De maatstaf 'bijzondere omstandigheden waaronder het misdrijf is gepleegd' hangt samen
met de persoon van de veroordeelde. Het gaat daarbij om de situatie dat, ondanks een veroordeling wegens misdrijf, in de gegeven omstandigheden een DNA-onderzoek niet kan worden gerechtvaardigd. Blijkens de wetsgeschiedenis moet dan gedacht worden aan een veroordeelde van wie zeer onaannemelijk is dat hij ooit eerder een strafbaar feit heeft gepleegd voor de opsporing waarvan DNA-onderzoek van belang kan zijn, en die het misdrijf in de toekomst, bijvoorbeeld vanwege ernstige lichamelijke beperkingen, ook nooit meer zal kunnen begaan. Hieraan kan worden toegevoegd dat, hoewel in de Wet geen onderscheid wordt gemaakt tussen meerderjarigen en minderjarigen, de rechter bij zijn oordeel of sprake is van ‘bijzondere omstandigheden waaronder het misdrijf is gepleegd’ de omstandigheid dat de veroordeelde ten tijde van het plegen van het feit minderjarig was moet betrekken. Of, en in welke mate bijzondere omstandigheden aan de orde zijn, zal afhangen van de omstandigheden van het geval. Een relevante factor in dit verband kan allereerst zijn of de gevolgen van het bepalen en verwerken van het DNA-profiel evident disproportioneel zijn, gelet op de omstandigheid dat het feit is begaan toen de veroordeelde minderjarig was. Daarnaast kan de rechter betrekken of, mede gelet op de omstandigheden waaronder het misdrijf is gepleegd en de leeftijd van de veroordeelde ten tijde van het misdrijf, sprake is van een gering recidivegevaar. Daarvoor kan ook van belang zijn of aanwijzingen bestaan voor eerder gepleegde relevante misdrijven (Hoge Raad 7 april 2020, ECLI:NL:HR:2020:626).

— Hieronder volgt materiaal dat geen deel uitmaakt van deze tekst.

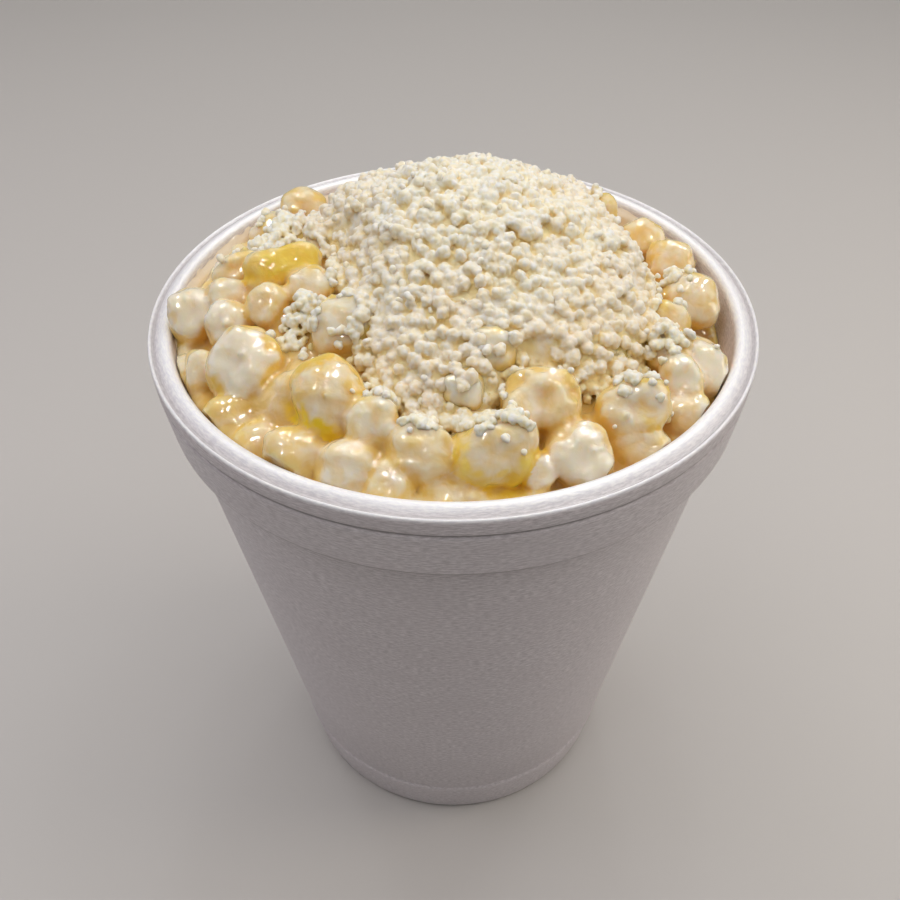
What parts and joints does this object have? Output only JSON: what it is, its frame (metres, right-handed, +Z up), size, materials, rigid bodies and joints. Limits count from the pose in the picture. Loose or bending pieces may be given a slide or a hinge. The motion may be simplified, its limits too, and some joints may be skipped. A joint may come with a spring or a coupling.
{
  "type": "esquites",
  "caption": "Small tapered foam cup with a rolled lip, filled with creamed sweetcorn kernels and heaped with crumbled fresh white cheese.",
  "frame": {"origin": "centre of the foot ring, in the plane that the cup stands on", "axes": "+Z up along the cup's axis; -Y towards the eater; the corn is left bare of cheese towards -X"},
  "size_m": [0.08, 0.08, 0.1047],
  "materials": {
    "foam": "moulded expanded polystyrene, fine grain, faint sheen",
    "creamed_corn": "moist kernels under a glossy film of cream",
    "crumbled_cheese": "soft matte curds"
  },
  "bodies": {
    "root": {"cup": "foam", "corn": "creamed_corn", "cheese": "crumbled_cheese"}
  },
  "joints": []
}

Ondanks de minderjarigheid van veroordeelde leidt hetgeen namens de veroordeelde is aangevoerd niet tot het oordeel dat sprake is van een uitzonderingssituatie. Kijkend naar het strafblad van veroordeelde en het vonnis is de rechtbank van oordeel dat er geen sprake is van strafbare feiten van geringe ernst. Hij is veroordeeld voor afpersing van een kwetsbare jongen, heeft deze feiten meermaals gepleegd gedurende een langere periode. Daarnaast is hij veroordeeld voor het medeplegen van oplichting. Aan veroordeelde is een deels voorwaardelijke jeugddetentie en taakstraf van 80 uur opgelegd. Uit de voorwaardelijke veroordeling blijkt enige vrees voor recidive. Gelet op het strafblad van veroordeelde niet geheel onterecht. Veroordeelde wordt verdacht van een nieuw strafbaar feit – openlijk geweld – gepleegd na onderhavige veroordeling. Er is geen sprake van een gering recidivegevaar. Gelet op voornoemde omstandigheden komt het de rechtbank niet evident disproportioneel voor dat het DNA-profiel van veroordeelde is afgenomen. Alles afwegend komt de rechtbank tot het oordeel dat geen sprake is van een uitzonderingssituatie en dat het bezwaar ongegrond moet worden verklaard.

Beslissing

De rechtbank verklaart het bezwaar ongegrond.
Deze beslissing is gegeven door
mr. M.H.M. Collombon, rechter,
in tegenwoordigheid van K. Verdult, griffier,
en in het openbaar uitgesproken op 2 februari 2024
De griffier is niet in de gelegenheid deze beslissing mede te ondertekenen.